The consistency in the dates' structure also makes it a straightforward process to split them:
dates = user_df['sign_up_date'].str.split(pat = '/', expand = True)
.split() is called on the "sign_up_date" column of user_df to split the strings wherever a forward slash (/) occurs. The resulting DataFrame is assigned to the dates variable.
You can confirm .split() performed as expected by printing dates to the terminal:
Now, let's move beyond appending new columns to the end of the DataFrame or writing multiple insertion statements. Instead, a function will execute the insertion statements for you:
def col_loop(df, start_index, name_list, data_df):
i = 0
for name in name_list:
df.insert(
loc = start_index,
column = name,
value = data_df[i]
)
i += 1
start_index += 1
Here, the def keyword declares a new function named col_loop(). col_loop() takes four arguments, which are defined below.
- df: The DataFrame you want to insert the new columns into.
- start_index: The index to start inserting the new columns at. start_index increments to ensure the columns are inserted in the order they are stored in their source DataFrame.
- name_list: A list of column names you want to be assigned to each new column in the DataFrame.
- data_df: The DataFrame generated by .split that the new columns will be pulled from.
After declaring the function, the variable i is declared to serve as a temporary index. A for loop is then declared to cycle through each name in the name_list list. Since name_list will be the same length as the number of new columns to insert, this ensures that the for loop will execute the exact number of times needed.
Inside the for loop, .insert() is called like in previous examples, except the values that you previously defined for each call are now set by the arguments passed in. After .insert() finishes executing, i and start_index increment (increase by one) so that the column order is maintained for the next .insert() call.
So far, you've only defined the function. To use col_loop(), you need to call it:
col_loop(user_df, 2, ['month', 'day', 'year'], dates)
You can confirm that col_loop() executed successfully by printing the updated DataFrame:
The combined code for this example is below.
dates = user_df['sign_up_date'].str.split(pat = '/', expand = True)
def col_loop(df, start_index, name_list, data_df):
i = 0
for name in name_list:
df.insert(
loc = start_index,
column = name,
value = data_df[i]
)
i += 1
start_index += 1
col_loop(user_df, 2, ['month', 'day', 'year'], dates)
Excluding the function definition, you've now achieved what took five lines of code in the first example of splitting date strings and condensed it down to two lines.
The added complexity of the function definition and call may not seem worth it to save three lines of code. But what if you needed to insert more than three columns? col_loop() allows you to scale the insertion operation much easier and avoids the greater risk of human error that comes with pasting multiple .insert calls with different arguments. Plus, you can export col_loop() for use in other files so you don't need to define it each time you use it.
Split strings in Pandas to improve querying and analysis.
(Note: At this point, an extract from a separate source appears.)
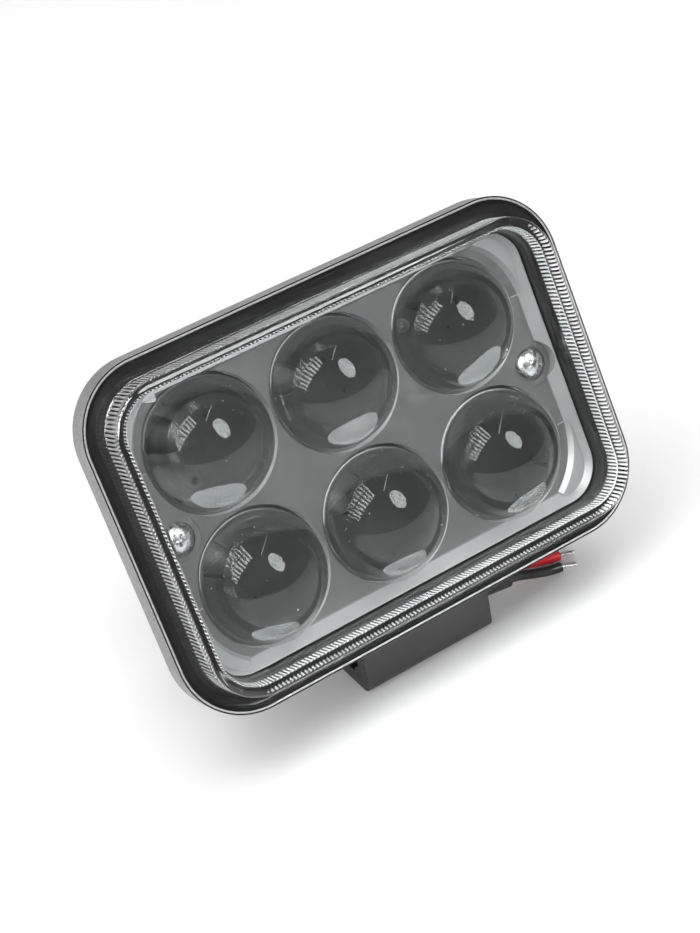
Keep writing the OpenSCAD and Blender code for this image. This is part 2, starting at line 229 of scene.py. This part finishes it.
def tube_rings(line, radius, steps, shift=(0, 0), turns=0):
    """Rings of a tube round a line; shift and turns wind it about the line."""
    rings = []
    stations = frames_along(line)
    for i, (point, side, up) in enumerate(stations):
        wind = 2 * math.pi * turns * i / (len(stations) - 1)
        c, s = math.cos(wind), math.sin(wind)
        middle = (point + side * (shift[0] * c - shift[1] * s)
                  + up * (shift[0] * s + shift[1] * c))
        rings.append([tuple(middle + side * radius * math.cos(2 * math.pi * k / steps)
                            + up * radius * math.sin(2 * math.pi * k / steps))
                      for k in range(steps)])
    return rings


def merged(parts):
    """Several (points, faces) as one."""
    points, faces = [], []
    for some_points, some_faces in parts:
        offset = len(points)
        points += some_points
        faces += [tuple(offset + k for k in face) for face in some_faces]
    return points, faces


def cut(mesh, cutters, operation="DIFFERENCE"):
    """The mesh with closed cutter meshes taken away, or joined on."""
    target = bpy.data.objects.new("cut", mesh)
    bpy.context.collection.objects.link(target)
    tools = []
    for cutter in cutters:
        tool = bpy.data.objects.new("tool", cutter)
        bpy.context.collection.objects.link(tool)
        tools.append(tool)
        modifier = target.modifiers.new("cut", "BOOLEAN")
        modifier.operation = operation
        modifier.solver = "EXACT"
        modifier.object = tool
    result = baked(target)
    for item in [target, *tools]:
        bpy.data.objects.remove(item, do_unlink=True)
    return result


def baked(item):
    """The item's mesh with its modifiers applied."""
    bpy.context.view_layer.update()
    depsgraph = bpy.context.evaluated_depsgraph_get()
    return bpy.data.meshes.new_from_object(item.evaluated_get(depsgraph))


def softened(node, width):
    """The CAD node's mesh with its flat faces joined and its edges rounded."""
    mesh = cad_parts[node].data.copy()
    form = bmesh.new()
    form.from_mesh(mesh)
    bmesh.ops.remove_doubles(form, verts=form.verts, dist=2e-6)
    bmesh.ops.dissolve_limit(form, angle_limit=math.radians(0.5), verts=form.verts,
                             edges=form.edges)
    form.to_mesh(mesh)
    form.free()
    item = bpy.data.objects.new("soft", mesh)
    bpy.context.collection.objects.link(item)
    bevel = item.modifiers.new("bevel", "BEVEL")
    bevel.width = width * MM
    bevel.segments = 2
    bevel.limit_method = "ANGLE"
    bevel.angle_limit = math.radians(35)
    bevel.use_clamp_overlap = True
    result = baked(item)
    bpy.data.objects.remove(item, do_unlink=True)
    return result


# ---- materials -----------------------------------------------------------

class Look:
    """A material with one principled shader and helpers for its noise."""

    def __init__(self, name, colour, roughness, metallic=0.0, **more):
        self.material = bpy.data.materials.new(name)
        self.material.use_nodes = True
        self.tree = self.material.node_tree
        self.shader = self.tree.nodes["Principled BSDF"]
        self.shader.inputs["Base Color"].default_value = (*colour, 1)
        self.shader.inputs["Roughness"].default_value = roughness
        self.shader.inputs["Metallic"].default_value = metallic
        for socket, value in more.items():
            self.shader.inputs[socket.replace("_", " ")].default_value = value

    def noise(self, scale, detail, stretch=(1, 1, 1)):
        """Noise with scale features per millimetre."""
        where = self.tree.nodes.new("ShaderNodeTexCoord")
        mapping = self.tree.nodes.new("ShaderNodeMapping")
        mapping.inputs["Scale"].default_value = [s / MM for s in stretch]
        texture = self.tree.nodes.new("ShaderNodeTexNoise")
        texture.inputs["Scale"].default_value = scale
        texture.inputs["Detail"].default_value = detail
        texture.inputs["Roughness"].default_value = 0.55
        self.tree.links.new(where.outputs["Object"], mapping.inputs["Vector"])
        self.tree.links.new(mapping.outputs["Vector"], texture.inputs["Vector"])
        return texture.outputs["Fac"]

    def spread(self, value, low, high, start=0.3, end=0.7):
        """Maps a noise to a range of numbers."""
        node = self.tree.nodes.new("ShaderNodeMapRange")
        node.inputs["From Min"].default_value = start
        node.inputs["From Max"].default_value = end
        node.inputs["To Min"].default_value = low
        node.inputs["To Max"].default_value = high
        self.tree.links.new(value, node.inputs["Value"])
        return node.outputs["Result"]

    def colours(self, value, stops):
        """Maps a noise to colours."""
        ramp = self.tree.nodes.new("ShaderNodeValToRGB")
        while len(ramp.color_ramp.elements) < len(stops):
            ramp.color_ramp.elements.new(0.5)
        for element, (place, colour) in zip(ramp.color_ramp.elements, stops):
            element.position = place
            element.color = (*colour, 1)
        self.tree.links.new(value, ramp.inputs["Fac"])
        self.tree.links.new(ramp.outputs["Color"], self.shader.inputs["Base Color"])

    def roughen(self, value, low, high, start=0.3, end=0.7):
        """Lets a noise set the roughness."""
        self.tree.links.new(self.spread(value, low, high, start, end),
                            self.shader.inputs["Roughness"])

    def bump(self, value, height, strength=1.0):
        """Bumps of a height in millimetres."""
        node = self.tree.nodes.new("ShaderNodeBump")
        node.inputs["Strength"].default_value = strength
        node.inputs["Distance"].default_value = height * MM
        self.tree.links.new(value, node.inputs["Height"])
        self.tree.links.new(node.outputs["Normal"], self.shader.inputs["Normal"])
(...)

Splitting strings is a crucial process for cleansing your data before analysis or preparing it for upload to a data store. Breaking up related data into its components leads to more efficient queries of the data set. In addition, databases may have strict schemas that require data to be formatted in specific ways. Python provides the .split method to address this need within pandas DataFrames and Series to ensure your analysis and data storage are as efficient as possible.